The surviving children, A. A. Sides, Elvina Sides, and M. S. Sides, have come into court and stated that they do not longer care to maintain said home as a common home, but desire to hold their interests in said property in severalty. In this request a number of the heirs at law of Daniel Sides concur.
The clerk of the Superior Court ordered the home place to be sold, and the proceeds divided among the next of kin of Daniel Sides at the time of his death. From this judgment the defendants appealed to the Superior Court, which court rendered judgment dismissing the petition for partition of the "Home Place," containing 211 acres, holding that the same was premature, and that the plaintiffs, A. A. Sides, Elvina Sides, and M. S. Sides, had no right to give up said "Home Place" as a common home, and call for a division of the same, and plaintiffs appealed.
after stating the case: We need consider but one question, that is, whether the plaintiffs were entitled to partition of the "Home Place." The other questions will be presented when the land is divided or sold for partition, the report of the commissioners is confirmed and directions are given for a distribution of the fund among those entitled to it. The court will then determine how the proceeds of the sale shall be divided in accordance with the terms of the will.
It appears that the testator desired the "Home Place" to be kept for the single members of his family as long as they desired to live together. He therefore directed that if any should marry, at (556) once a new home should be found. He realized, however, that the time might come when the single members of the family would no longer care to keep the old home in common with each other, and he at once set about to provide for such a contingency. He says in an item of the will, "And the home place shall remain a home for all the single members of the family as long as they shall live, if they choose to do so, and then be divided between the next of kin." It is manifest that the words, "if they choose to do so," must mean that it shall be kept as a home if the single members so choose. If not, "then" it shall be so divided. No other meaning, we think, can be reasonably attached to these words.

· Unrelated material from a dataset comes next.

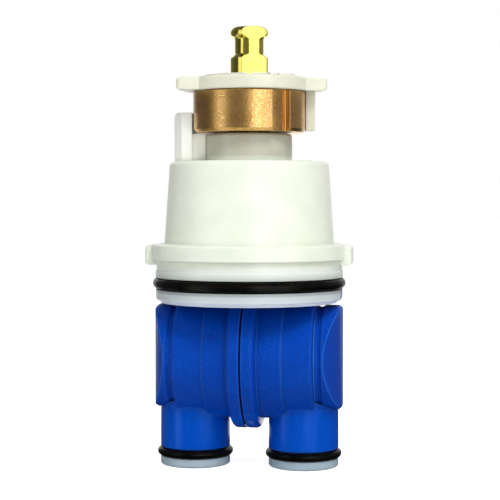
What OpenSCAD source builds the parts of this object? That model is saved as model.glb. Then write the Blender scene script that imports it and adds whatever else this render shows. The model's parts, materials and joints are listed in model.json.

The single members of the family, by petition, show the court that they no longer desire to retain this home. They do not "choose to do so." They ask that the court proceed to do, as the testator provided, that is, to divided the land between the next of kin.
The contention of the defendants that the words, "if they choose to do so," means if they, the single members of the family choose to remain single, is a constructions not sustained by the language of the will. The testator provided in the first item, relating to the "Home Place," that if any of the family married a new home should be found, and there is no reason why he should say anything further as to this. It could not mean, if any of them chose not to remain single any longer, because such an event had already been fully provided for. It did occur to him, however, that the single members might not wish to occupy the place as their home. If this should happen, he then provided for its division.

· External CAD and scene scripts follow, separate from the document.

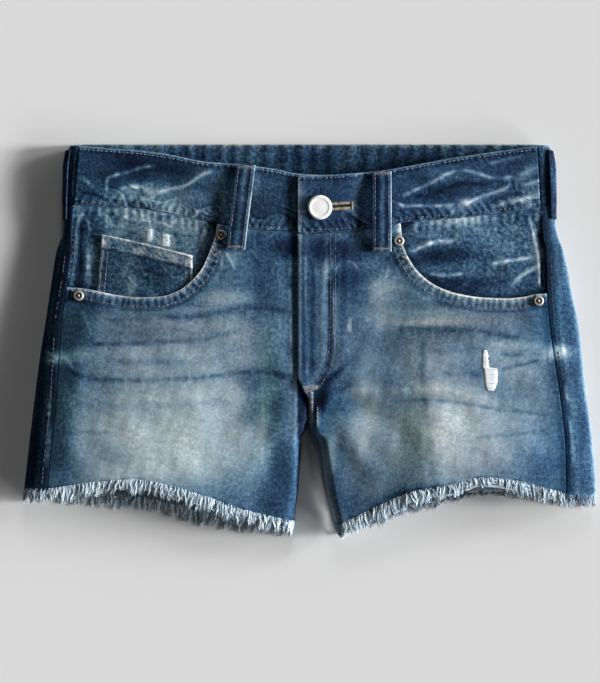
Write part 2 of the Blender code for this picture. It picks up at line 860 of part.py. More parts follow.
def build():
    for half in HALVES:
        side = half.side
        _panel, rows = front_panel(half)
        fringe(
            "hem_fringe_front_" + half.name, rows[-1], rows[-2],
            -side, 11 + side, True,
        )
        pocket_facing(half)
        front_band(half)
        back_yoke(half)
        _back, rows = back_panel(half)
        fringe(
            "hem_fringe_back_" + half.name, rows[-1], rows[-2],
            side, 31 + side, False,
        )
        outline = [(side * row.d, row.y) for row in BACK_POCKET]
        slab("back_pocket_" + half.name, outline, 0.0, 1.1, WASHED)
        front_loop(half, LOOP_L if side < 0 else LOOP_R)
        side_loop(half)
    coin_pocket()
    back_band()
    slab(
        "belt_loop_back",
        [(-6.5, 142.4), (6.5, 142.4), (6.5, 88.0), (-6.5, 88.0)], 0.0, 1.1, WASHED,
    )
    for row in RIVETS:
        half = LEFT if row.x < 0 else RIGHT
        here = panel_height(half, row.x, row.y)
        slope_x = (panel_height(half, row.x + 4, row.y) - panel_height(half, row.x - 4, row.y)) / 8
        slope_y = (panel_height(half, row.x, row.y + 4) - panel_height(half, row.x, row.y - 4)) / 8
        lathe(
            row.name, RIVET, (row.x, row.y, here + 0.4), METAL, 12,
            (math.atan(slope_y), -math.atan(slope_x)),
        )

    under = band_height(LEFT, BUTTON_X, BUTTON_Y)
    over = band_height(RIGHT, BUTTON_X, BUTTON_Y)
    low = under + 0.35
    cap = over + 0.45
    button = [
        (0, cap + 1.75), (5.6, cap + 1.7), (6.5, cap + 2.15), (7.8, cap + 2.2),
        (BUTTON_R, cap + 1.2), (BUTTON_R - 0.5, cap + 0.2), (BUTTON_R - 1.4, cap),
        (SHANK_R, cap), (SHANK_R, low), (0, low),
    ]
    lathe("button", button, (BUTTON_X, BUTTON_Y, 0), WHITE, 20)

    # Keyhole buttonhole: a round eye under the button and a narrow slit.
    tab = bpy.data.objects["waistband_front_r"]
    eye = keyhole()
    cut = tab.modifiers.new("Buttonhole", "BOOLEAN")
    cut.object = eye
    cut.operation = "DIFFERENCE"
    cut.solver = "EXACT"


def keyhole():
    """The cutter: one outline of the eye and the slit, longer than the wall."""
    turn = math.atan2(HOLE_Y_END - BUTTON_Y, HOLE_END_X - BUTTON_X)
    half_gap = math.asin(HOLE_WIDE / 2 / EYE_R)
    outline = []
    steps = 12
    for i in range(steps + 1):
        angle = mix(half_gap, math.tau - half_gap, i / steps)
        outline.append((EYE_R * math.cos(angle), EYE_R * math.sin(angle)))
    reach = HOLE_END_X - BUTTON_X
    outline += [(reach, -HOLE_WIDE / 2), (reach, HOLE_WIDE / 2)]
    placed = []
    for x, y in outline:
        placed.append((
            BUTTON_X + x * math.cos(turn) - y * math.sin(turn),
            BUTTON_Y + x * math.sin(turn) + y * math.cos(turn),
        ))
    cutter = slab("cut_buttonhole", placed, 6.0, 26.0, DARK)
    SHORTS.objects.unlink(cutter)
    CUTTERS.objects.link(cutter)
    cutter.hide_render = True
    cutter.display_type = "WIRE"
    return cutter


build()
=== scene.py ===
import math
import random
from collections import namedtuple

import bpy
import numpy as np
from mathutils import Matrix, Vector
from mathutils.bvhtree import BVHTree


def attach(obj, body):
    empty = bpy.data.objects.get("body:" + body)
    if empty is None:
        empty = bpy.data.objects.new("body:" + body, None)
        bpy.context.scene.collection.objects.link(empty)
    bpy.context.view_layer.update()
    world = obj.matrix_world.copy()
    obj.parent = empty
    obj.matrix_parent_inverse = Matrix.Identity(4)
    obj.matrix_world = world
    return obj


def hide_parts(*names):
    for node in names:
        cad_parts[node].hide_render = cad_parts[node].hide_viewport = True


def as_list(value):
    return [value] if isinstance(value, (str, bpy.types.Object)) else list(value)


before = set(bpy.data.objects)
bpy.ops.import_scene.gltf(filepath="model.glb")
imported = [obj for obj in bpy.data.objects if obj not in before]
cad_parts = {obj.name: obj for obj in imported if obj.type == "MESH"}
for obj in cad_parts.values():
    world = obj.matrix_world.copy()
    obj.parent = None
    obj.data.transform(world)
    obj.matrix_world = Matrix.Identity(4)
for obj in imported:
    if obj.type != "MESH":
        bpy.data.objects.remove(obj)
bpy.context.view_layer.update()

# The row frame is metres, with +X to the right of the front and +Y towards the
# waist. Sizes below are millimetres of the real garment, as in the solids.
MM = 0.001

# Cloth and gaps
DENIM = 1.2  # one layer of denim
BAND = 2.0  # waistband, two layers pressed together
LOOP = 1.2  # belt loop strap
SEAM = 0.12  # air between two pieces at a seam


def table_of(row, lines):
    """A list of rows with named columns."""
    return [row(*line) for line in lines]


# Height of the outer face of the front layer over the table, across one half:
# at the side fold, in the middle of the half, and at the centre line or inseam.
HeightRow = namedtuple("HeightRow", "y side mid inner")
HEIGHTS = table_of(HeightRow, (
    (146, 12, 13.6, 13.6), (98, 12, 14.2, 14.6), (40, 13.4, 16.2, 15), (0, 15.2, 17.4, 14.4),
    (-36, 16.4, 18.2, 12.8), (-56, 16.8, 18.8, 9.4), (-68, 17, 19.2, 4.8), (-82, 17.2, 19.6, 2.1),
    (-112, 17.2, 20.2, 2), (-142, 17, 19.6, 2),
))

# Side fold: distance from the centre line of the outermost cloth, and of the
# side seam on the front layer.
SideRow = namedtuple("SideRow", "y edge seam")
SIDE_L = table_of(SideRow, (
    (145, 170.5, 166.2), (141, 173.2, 166.5), (136.8, 175.2, 166.8), (126, 175.9, 167.7),
    (100, 176.2, 169.8), (86, 177.3, 170.6), (78, 178.2, 171), (66, 182.6, 171.4), (44.6, 186.1, 174),
    (15.8, 190.4, 178.4), (-13, 194.8, 180.2), (-41.8, 198.4, 181.8), (-77.8, 202.7, 185.4),
    (-106.6, 206, 188.3),
))
SIDE_R = table_of(SideRow, (
    (145, 170.5, 163.8), (141, 173, 164), (136.8, 175, 164.2), (126, 175.9, 164.8), (100, 176.4, 166.2),
    (86, 177.6, 167), (78, 179, 167.4), (64.8, 184, 169.9), (41, 188.6, 170.6), (15.8, 193.6, 172.2),
    (-13, 196.9, 176), (-41.8, 200, 180.2), (-77.8, 204.6, 183.6), (-106.6, 206.6, 184),
))

# Lines across the garment, by distance d from the centre line: top edge and
# lower seam of the front waistband, cloth edge of the front and back hems.
AcrossRow = namedtuple("AcrossRow", "d top seam hem back_hem")
ACROSS_L = table_of(AcrossRow, (
    (-20, 119.6, 79.8, -131.5, -134), (10, 121.3, 79.8, -130.2, -133.2), (25, 124.3, 80, -127, -131.4),
    (50, 127.7, 82, -120.5, -128), (75, 129.5, 87.2, -111.5, -124.2), (100, 134.2, 92.3, -104, -117.8),
    (125, 137.7, 96.6, -99.6, -113.5), (150, 139.6, 97.7, -101.2, -110.6), (170, 141, 98.5, -103.8, -108.5),
    (190, 141.2, 98.6, -106.4, -107.2), (210, 141.2, 98.6, -106.4, -106.6),
))
ACROSS_R = table_of(AcrossRow, (
    (-20, 119.4, 77.6, -136.5, -136.6), (10, 119.9, 78.4, -136, -136.2), (25, 120.7, 79.2, -130.7, -133),
    (50, 122.9, 82, -118.8, -124.5), (75, 127.1, 87.3, -108.2, -117), (100, 131.7, 88.7, -103.6, -111.6),
    (125, 135.5, 91.5, -98.2, -109), (150, 138.9, 94.6, -100.9, -108.4), (170, 141.2, 97, -106, -109.2),
    (190, 141.4, 97.2, -110.2, -110.4), (210, 141.4, 97.2, -110.8, -110.8),
))

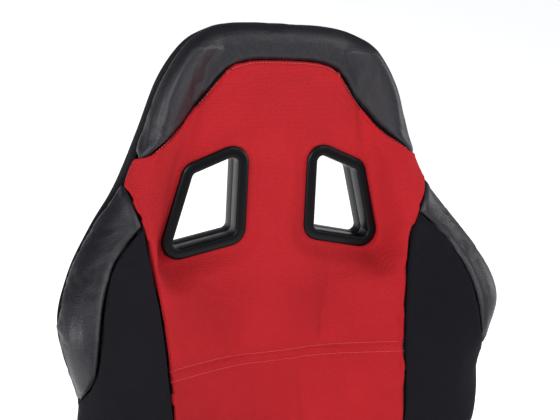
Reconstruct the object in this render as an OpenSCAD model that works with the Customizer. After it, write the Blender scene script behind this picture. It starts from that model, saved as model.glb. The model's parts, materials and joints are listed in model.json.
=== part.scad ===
// Reclining racing seat on slide rails.
// Frame: origin at the centre of the four floor bolts, +Z up, the occupant faces -Y.
// Backrest pieces are drawn in their own frame: x across, y towards the rear, z up along the backrest,
// with the recline pivot at its origin, and are then leaned back by `recline`.

/* [Backrest] */
// Lean of the backrest behind vertical, degrees
recline = 14; // [8:1:24]
// Width over the shoulder wings
shoulder_w = 559; // [480:1:620]
// Height of the widest point of the wings above the pivot
shoulder_z = 463; // [440:1:500]
// Width at the waist
waist_w = 510; // [430:1:560]
// Width of the lower backrest, between the hinge brackets
hip_w = 402; // [330:1:470]
// Width at the neck, where the wings end and the headrest begins
neck_w = 396; // [350:1:460]
// Width of the headrest just below its top corners
head_w = 304; // [250:1:360]
// Height of the top of the headrest above the pivot
head_top = 793; // [760:1:860]
// Forward bulge of the lumbar area
lumbar_bulge = 50; // [30:1:60]
// Depth of the shoulder wings in front of the back's centre line
wing_depth = 80; // [50:1:95]
// Depth of the side rolls of the headrest in front of its centre
head_roll_depth = 39; // [20:1:50]
// Half width of the red centre panel over the back
centre_half = 156; // [130:1:170]
// Distance of the flat rear face behind the slot bezels' front plane
rear_depth = 34; // [32:1:60]

/* [Harness slots] */
// Distance of each slot's inner edge from the centre line
slot_inner = 53; // [46:1:62]
// Height of the slot's inner edge
slot_h = 100; // [80:1:115]
// Height of the slot's upper inner corner above the pivot
slot_top_z = 637; // [620:1:650]
// Width of the bezel's flange
bezel_flange = 14; // [9:1:17]
// Wall of the bezel's tube
bezel_wall = 2.5; // [2:0.1:3.2]

/* [Cushion] */
// Width over the cushion
cushion_w = 452; // [400:1:470]
// Depth of the cushion, front to rear
cushion_d = 420; // [380:1:450]
// Height of the cushion's centre at the rear
cushion_z = 212; // [200:1:225]
// Height of the thigh bolsters above the cushion's centre
thigh_depth = 72; // [45:1:85]
// Half width of the red centre panel on the cushion
cushion_centre_half = 138; // [115:1:150]

/* [Hinge] */
// Height of the recline pivot above the floor plane
pivot_z = 190; // [180:1:215]
// Distance of the pivot behind the floor bolts' centre
pivot_y = 205; // [195:1:225]
// Radius of the drive shaft
shaft_r = 6; // [5:0.5:8]
// Thickness of the hinge plates
plate_t = 4.5; // [3:0.5:6]
// Radius of the recliner disc
disc_r = 34; // [28:1:38]
// Radius of the hand wheel
knob_r = 31; // [26:1:36]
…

The contention of the defendants that the single members cannot give up the home, and that no division of the estate can take place until after the death of the sons and daughters now living, is without merit. If this be true, and all members of the family should have married, then the "Home Place" might remain unoccupied and unused for the remainder of the lives of the sons and daughters. This would lead to a result the testator evidently did not contemplate. The facts show that, at the time of his death, Daniel Sides had four unmarried daughters. Evidently it was his purpose that they should never be forced to leave home. But if they chose to live elsewhere, then he wanted the place divided among those entitled to it under the will. If this be not true, then what would become of the place if it be abandoned by the single members of the family, and they should seek a home elsewhere?

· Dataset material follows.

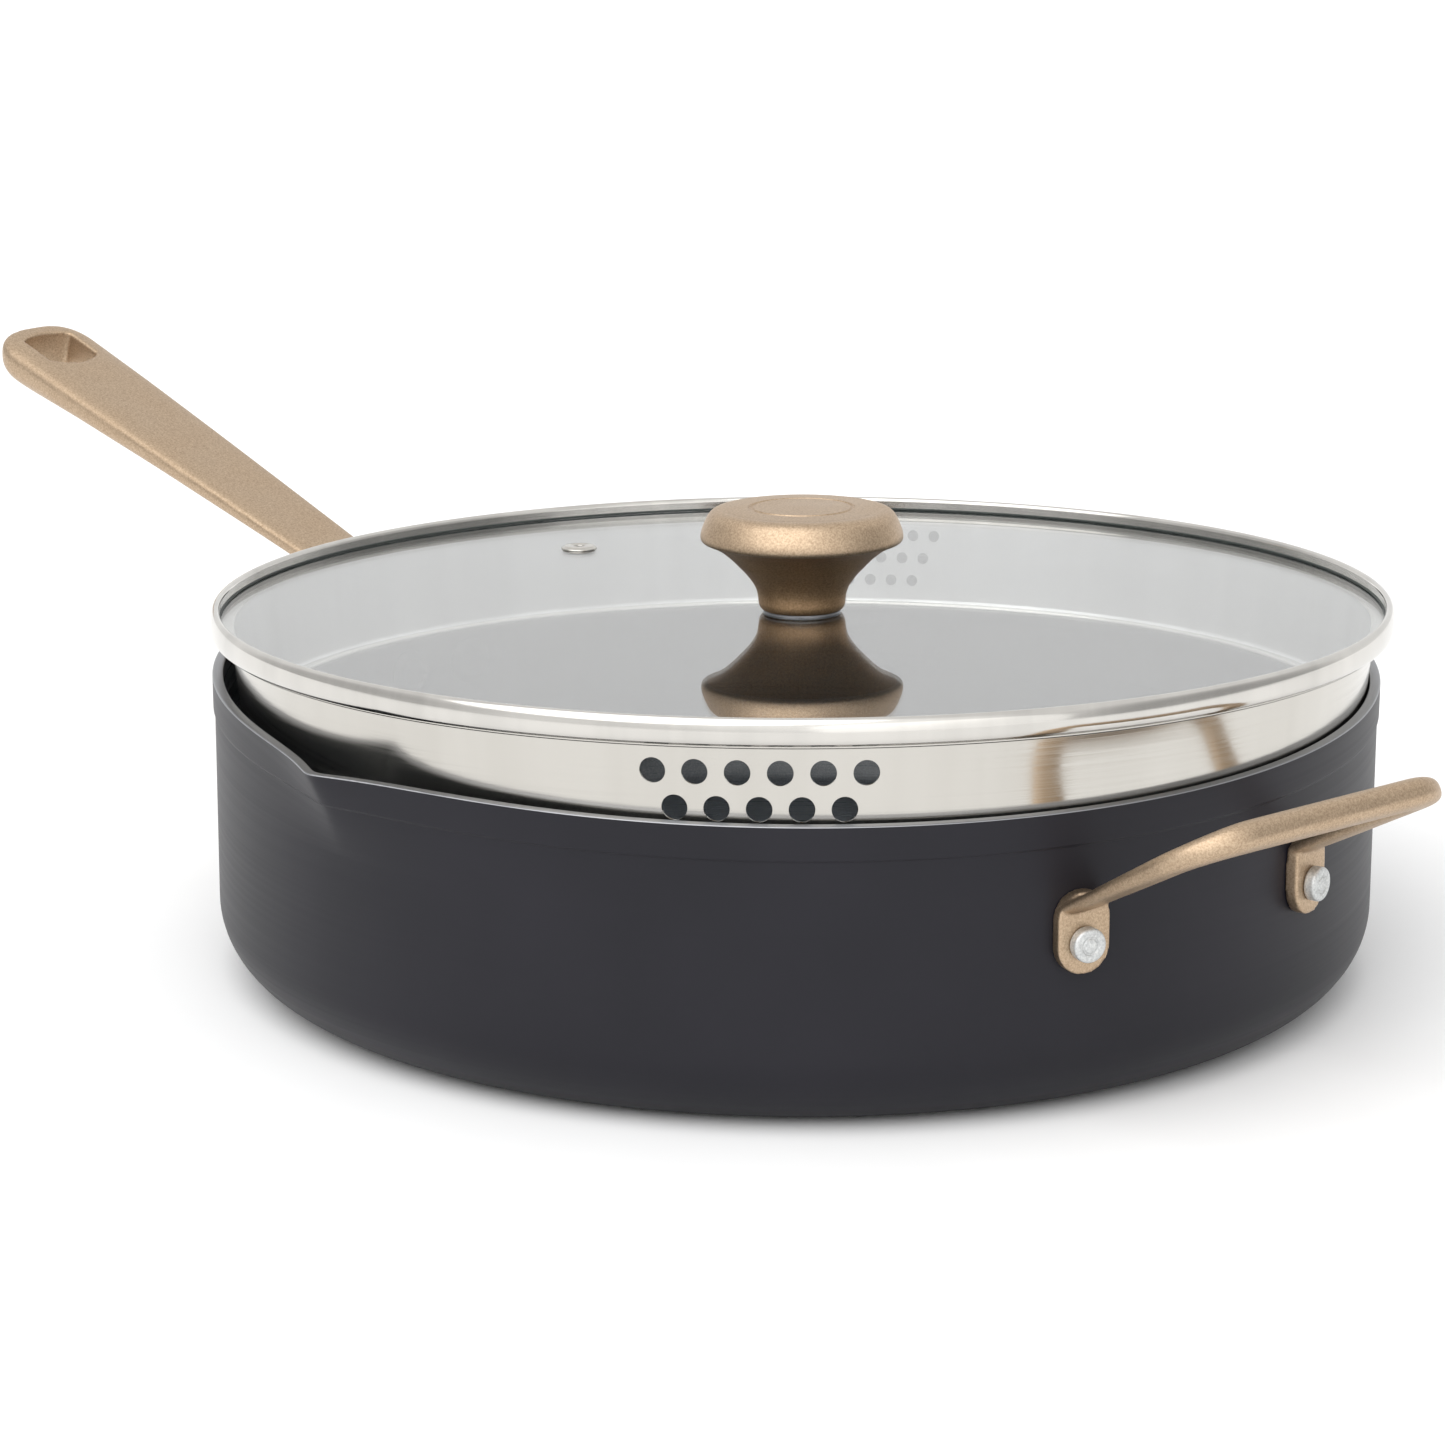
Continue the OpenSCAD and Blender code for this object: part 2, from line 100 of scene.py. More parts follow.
def rounded(points, radius, steps=4):
    """A closed outline with its corners rounded."""
    p = [np.array(q, float) for q in points]
    out = []
    for i, here in enumerate(p):
        before, after = p[i - 1], p[(i + 1) % len(p)]
        la, lb = np.linalg.norm(before - here), np.linalg.norm(after - here)
        ua, ub = (before - here) / la, (after - here) / lb
        bend = math.pi - math.acos(max(-1, min(1, float(ua @ ub))))
        if bend < math.radians(12) or here[0] < 1e-6:
            out.append(here)
            continue
        t = min(radius * math.tan(bend / 2), 0.45 * la, 0.45 * lb)
        a, b = here + ua * t, here + ub * t
        for k in range(steps + 1):
            s = k / steps
            out.append((1 - s) ** 2 * a + 2 * s * (1 - s) * here + s * s * b)
    return [tuple(q) for q in out]


def eased_curve(points, steps=6):
    """A smooth line through the points (Catmull-Rom)."""
    p = [np.array(q, float) for q in [points[0], *points, points[-1]]]
    out = []
    for i in range(1, len(p) - 2):
        for k in range(steps):
            t = k / steps
            out.append(0.5 * (2 * p[i] + (p[i + 1] - p[i - 1]) * t
                              + (2 * p[i - 1] - 5 * p[i] + 4 * p[i + 1] - p[i + 2]) * t * t
                              + (3 * p[i] - p[i - 1] - 3 * p[i + 1] + p[i + 2]) * t ** 3))
    return [tuple(q) for q in [*out, p[-1]]]


def arc(cx, cy, r, a0, a1, step=6):
    n = max(2, math.ceil(abs(a1 - a0) / step))
    return [
        (cx + r * math.cos(math.radians(a0 + (a1 - a0) * i / n)),
         cy + r * math.sin(math.radians(a0 + (a1 - a0) * i / n)))
        for i in range(n + 1)
    ]


def supported(profile, near=0.25):
    """The outline with extra points near the ends of its long sides.

    They keep flat sides flat when shaded smooth.
    """
    out = []
    for i, (r, z) in enumerate(profile):
        out.append((r, z))
        r2, z2 = profile[(i + 1) % len(profile)]
        length = math.hypot(r2 - r, z2 - z)
        if length > 4 * near:
            for share in (near / length, 1 - near / length):
                out.append((r + (r2 - r) * share, z + (z2 - z) * share))
    return out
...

The position of the defendants that this land cannot be divided because the single members have in it a determinable life estate is also without merit. Let it be granted, for the sake of argument, that land cannot be sold for partition when burdened with a determinable life estate, if the life tenant asks for the value of his estate, because there is no way to ascertain the value of the life estate. There is nothing, however, to prevent the life tenant from surrendering all his rights in his life estate, and asking that the (557) property go immediately to the remaindermen, and thereby take his alternative rights under the will. In this case, the owners of the life estate come into court and ask that the land be partitioned among the remaindermen as directed by the will.
The case of Watts v. Griffin, 137 N.C. 572, sustains the view we have taken. There we held that while the parties could not convey during their minority an indefeasible estate, they might waive their right to the "home place" and convey a good title to it, after they had become sui juris. In Ex parte Watts, 130 N.C. 237 (same will), the Court had said: "We do not mean to say that the children, or any of them, are required to live in the house. Nor are we passing upon the effect of a joint deed executed by all the children after they become sui juris." And in Watts v. Griffin, supra, We said, upon the same subject, at p. 576: "We think it is clear that the testatrix gave the house and lot to her children for the purpose of advancing their interests in life by providing them and each of them with a home in the event that one was needed, and she also intended in furtherance of this design that the land should not be conveyed or disposed of without the consent of all the devisees. Each one was at all times to have access in the house and lot for the purpose of using them as a home, and could not be deprived of this right, either directly or indirectly, nor be affected by the act of any of the others which would be calculated to interfere with or impair the full enjoyment of the right, in a few words, she did not intend that any of her children should become homeless. . . . It is quite sufficient for us to declare, as we do, that it was not intended by the testatrix, if all her children should think it best for them to part with the homestead, so that each could buy a separate home for himself or herself, that they should be prohibited from doing so. Such a construction might produce dissension and strife in the family, something that we can well see she neither contemplated nor desired. Giving to each one a veto power, it was left to all of them, if they could come to an agreement, to do with the property just as they pleased, and as they might think would promote their interests, their happiness and welfare evidently being the paramount intent of the donor."
We deem it clear that the testator, by the clause of the will under consideration, intended to confer upon his unmarried children the right to occupy the place as their home, but he did not mean that they should be compelled to live there, if they did not desire to do so, and preferred another home for themselves. It was a mere right or privilege, which could be waived or relinquished by them, if they had rather enjoy their share of the property in severalty. If they surrendered this right, it would leave the parties entitled to the property, under the will, as tenants in common and give them the right of partition.
The decision of the court was erroneous, and is reversed, (558) with directions to proceed further in the case as the law provides.